The Scalable Plate Carrier (SPC) is a plate carrier used by the United States Marine Corps as an alternative to the heavier Modular Tactical Vest (MTV).

== History ==
=== Design ===
It is a lightweight plate carrier intended to supplement the Modular Tactical Vest. Key issues with the previous MTV, specifically ergonomics, have been remedied with the addition of new features such as adjustment buckles and improved padding on the shoulders. These new improvements are intended to make the vest much more comfortable to wear in comparison to the MTV. It resembles the Eagle Industries MBAV and has staggered MOLLE webbing on the chest.

=== First generation ===
The SPC was fielded to combat units operating in the War in Afghanistan in 2008 as a lightweight alternative to the MTV, where it has proved popular because of the region's mountainous terrain.
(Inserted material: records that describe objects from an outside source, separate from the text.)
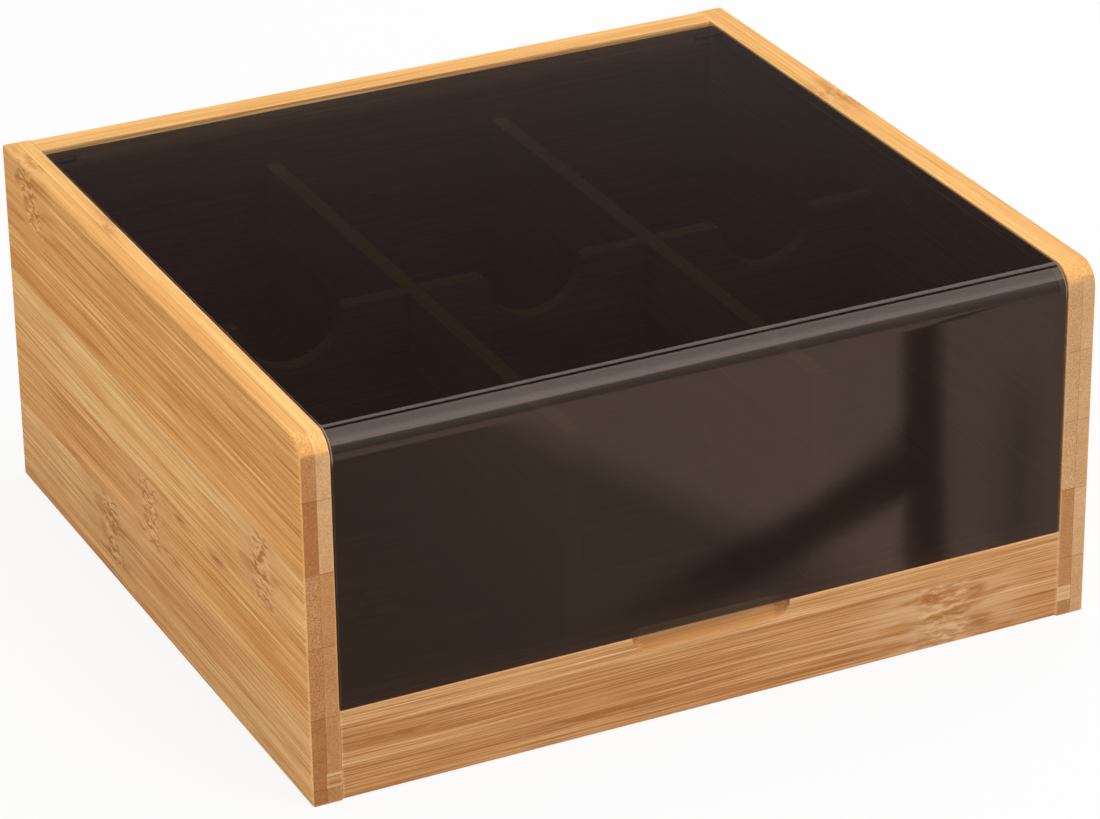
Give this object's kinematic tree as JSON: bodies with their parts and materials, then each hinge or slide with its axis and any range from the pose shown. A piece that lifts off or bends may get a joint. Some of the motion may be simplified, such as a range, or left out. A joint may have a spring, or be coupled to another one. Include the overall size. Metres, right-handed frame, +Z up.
{
  "type": "tea bag box",
  "caption": "Bamboo tea bag box with compartments, a low front rail with a finger scoop, and a smoked acrylic lid bent over the front and hinged at the back.",
  "frame": {"origin": "middle of the footprint, on the surface that the box stands on", "axes": "+X to the right seen from the front, +Y to the back, +Z up"},
  "size_m": [0.217, 0.2, 0.098],
  "materials": {
    "bamboo_panel": "satin lacquered two-ply laminated bamboo",
    "bamboo_divider": "satin laminated bamboo",
    "bamboo_plug": "satin pale bamboo",
    "smoked_acrylic": "polished transparent brown-black acrylic",
    "pin_steel": "bright drawn wire",
    "dowel_wood": "plain beech"
  },
  "bodies": {
    "box": {"left_side_panel": "bamboo_panel", "right_side_panel": "bamboo_panel", "back_panel": "bamboo_panel", "front_rail": "bamboo_panel", "bottom_panel": "bamboo_panel", "long_divider_left": "bamboo_divider", "long_divider_right": "bamboo_divider", "cross_divider": "bamboo_divider", "front_groove_plug_left": "bamboo_plug", "rear_groove_plug_left": "bamboo_plug", "back_dowel_left_1": "dowel_wood", "back_dowel_left_2": "dowel_wood", "back_dowel_left_3": "dowel_wood", "rail_dowel_left": "dowel_wood", "front_groove_plug_right": "bamboo_plug", "rear_groove_plug_right": "bamboo_plug", "back_dowel_right_1": "dowel_wood", "back_dowel_right_2": "dowel_wood", "back_dowel_right_3": "dowel_wood", "rail_dowel_right": "dowel_wood"},
    "lid": {"smoked_lid": "smoked_acrylic", "hinge_pin_left": "pin_steel", "hinge_pin_right": "pin_steel"}
  },
  "joints": [
    {"name": "lid_hinge", "type": "hinge", "parent": "box", "child": "lid", "pos_m": [0, 0.08625, 0.0963], "axis": [-1, 0, 0], "range_deg": [0, 145]}
  ]
}
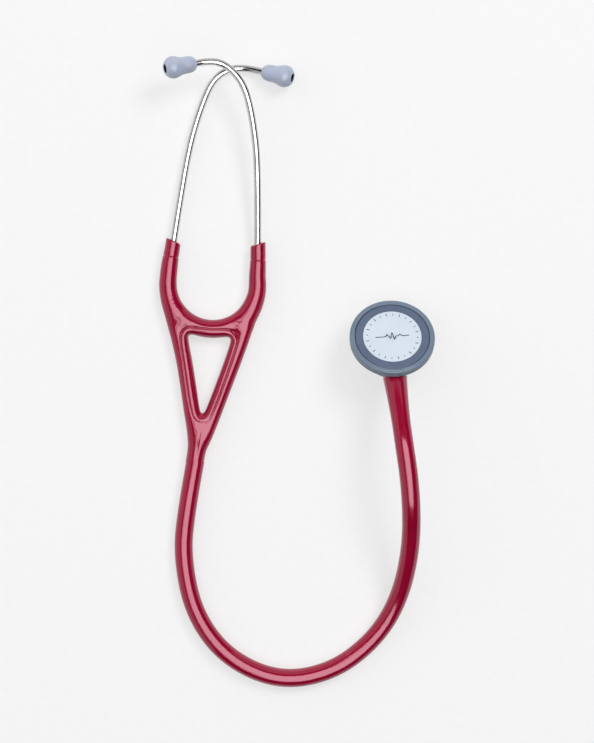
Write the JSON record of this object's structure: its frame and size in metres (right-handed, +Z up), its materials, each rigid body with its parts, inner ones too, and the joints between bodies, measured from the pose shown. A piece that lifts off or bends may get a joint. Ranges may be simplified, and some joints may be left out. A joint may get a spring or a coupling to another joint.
{
  "type": "stethoscope",
  "caption": "Double-sided stethoscope: steel ear tubes in a moulded yoke with a window, one free tube, and a two-faced rotating chestpiece.",
  "frame": {"origin": "bottom centre of the box round the headset, yoke and chestpiece, on the table it lies on", "axes": "+Z up from the table, +Y towards the ear tips, +X from the yoke towards the chestpiece"},
  "size_m": [0.156, 0.3561, 0.0483],
  "materials": {
    "tubing": "glossy moulded tubing, burgundy",
    "tube_steel": "polished stainless steel tube",
    "tip_silicone": "soft satin silicone, grey-blue",
    "tip_core": "hard moulded insert",
    "rim_elastomer": "satin moulded ring, blue-grey",
    "surround_elastomer": "satin flexible ring, slate",
    "diaphragm_resin": "fine satin fibre-filled resin, pale",
    "machined_steel": "turned and polished stainless steel",
    "spring_steel": "tempered spring steel",
    "seal_rubber": "nitrile seal"
  },
  "bodies": {
    "tubing": {"yoke": "tubing", "left_flex_arm": "tubing", "right_flex_arm": "tubing", "main_tube": "tubing", "headset_spring": "spring_steel", "stem": "machined_steel", "stem_seal": "seal_rubber"},
    "left_arm": {"left_sleeve": "tubing", "left_ear_tube": "tube_steel", "left_spring_clip": "spring_steel"},
    "right_arm": {"right_sleeve": "tubing", "right_ear_tube": "tube_steel", "right_spring_clip": "spring_steel"},
    "left_tip": {"left_ear_tip": "tip_silicone", "left_tip_insert": "tip_core"},
    "right_tip": {"right_ear_tip": "tip_silicone", "right_tip_insert": "tip_core"},
    "head": {"chestpiece_body": "machined_steel", "adult_rim": "rim_elastomer", "adult_surround": "surround_elastomer", "paediatric_rim": "rim_elastomer", "paediatric_surround": "surround_elastomer", "stem_clip": "spring_steel", "detent_ball": "spring_steel", "detent_spring": "spring_steel", "detent_screw": "machined_steel"},
    "adult_skin": {"adult_diaphragm": "diaphragm_resin"},
    "paediatric_skin": {"paediatric_diaphragm": "diaphragm_resin"}
  },
  "joints": [
    {"name": "left_arm_open", "type": "hinge", "parent": "tubing", "child": "left_arm", "pos_m": [-0.0723, -0.0084, 0.00525], "axis": [0, 0, 1], "range_deg": [0, 52], "stiffness_Nm_per_rad": 0.35, "deforming": ["left_flex_arm", "headset_spring"]},
    {"name": "right_arm_open", "type": "hinge", "parent": "tubing", "child": "right_arm", "pos_m": [-0.0215, -0.0089, 0.00525], "axis": [0, 0, -1], "range_deg": [0, 52], "stiffness_Nm_per_rad": 0.35, "deforming": ["right_flex_arm", "headset_spring"]},
    {"name": "left_tip_turn", "type": "hinge", "parent": "left_arm", "child": "left_tip", "pos_m": [-0.0186, 0.1084, 0.0059], "axis": [0.9312, -0.235, 0.2785], "continuous": true},
    {"name": "right_tip_turn", "type": "hinge", "parent": "right_arm", "child": "right_tip", "pos_m": [-0.0561, 0.1104, 0.0235], "axis": [-0.9146, -0.217, 0.3411], "continuous": true},
    {"name": "head_turn", "type": "hinge", "parent": "tubing", "child": "head", "pos_m": [0.054, -0.0489, 0.01672], "axis": [0.0905, -0.8613, 0.5], "continuous": true},
    {"name": "adult_press", "type": "slide", "parent": "head", "child": "adult_skin", "axis": [-0.0172, -0.5033, -0.8639], "range_m": [0, 0.0006], "stiffness_N_per_m": 800, "deforming": ["adult_surround"]},
    {"name": "paediatric_press", "type": "slide", "parent": "head", "child": "paediatric_skin", "axis": [0.0172, 0.5033, 0.8639], "range_m": [0, 0.0006], "stiffness_N_per_m": 800, "deforming": ["paediatric_surround"]}
  ]
}
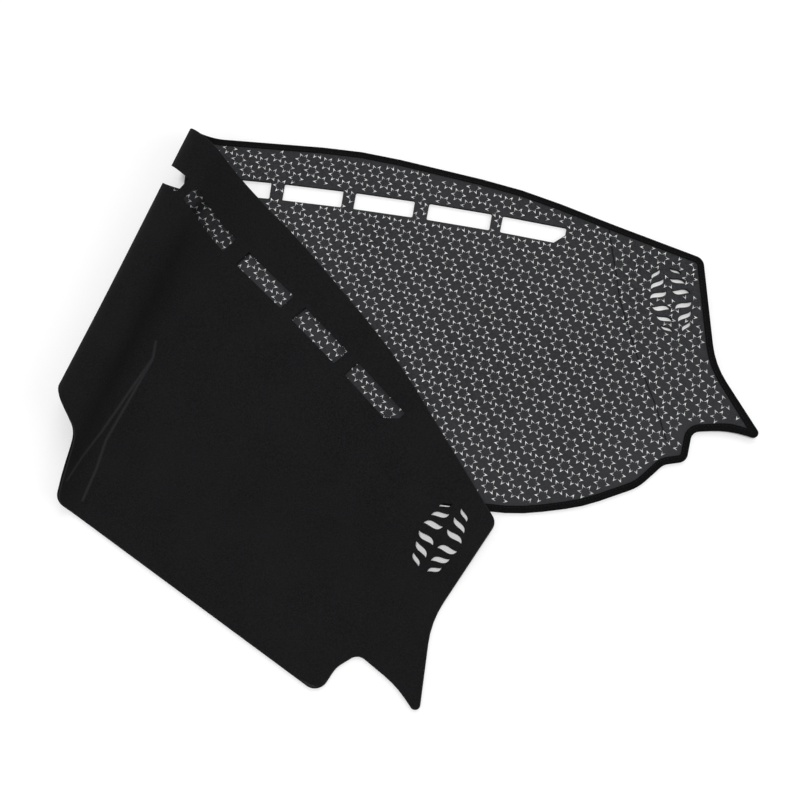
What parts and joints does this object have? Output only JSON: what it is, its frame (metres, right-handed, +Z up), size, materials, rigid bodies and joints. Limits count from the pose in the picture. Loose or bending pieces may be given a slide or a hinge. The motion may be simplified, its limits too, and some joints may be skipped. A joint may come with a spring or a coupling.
{
  "type": "dashboard cover mat",
  "caption": "Folded dark carpet dashboard cover with demister slots, wavy speaker slits, a bound edge and a charcoal anti-slip backing with small star marks.",
  "frame": {"origin": "middle of the folded mat's bounding box, at the height of the surface it lies on", "axes": "+X to the right of the picture, along the longest extent; +Z up, across the sheet that lies flat; +Y away from the camera, towards the windscreen edge"},
  "size_m": [0.8362, 0.7114, 0.0683],
  "materials": {
    "plush_carpet": "short black plush pile",
    "anti_slip_cloth": "matt charcoal cloth with raised light star marks",
    "binding_tape": "black woven tape, sewn"
  },
  "bodies": {
    "root": {"carpet_face": "plush_carpet", "anti_slip_backing": "anti_slip_cloth", "edge_binding": "binding_tape"}
  },
  "joints": []
}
Marines now typically deploy with both the MTV and SPC, with commanders setting the requirements for which vest should be worn based on threat levels. The Scalable Plate Carrier was analyzed for the U.S. Army's Soldier Plate Carrier System demonstration.

=== Improved Scalable Plate Carrier ===
The Improved Scalable Plate Carrier (ISPC) was introduced in 2011; it is expected that the Improved Modular Tactical Vest (IMTV) will replace the ISPC.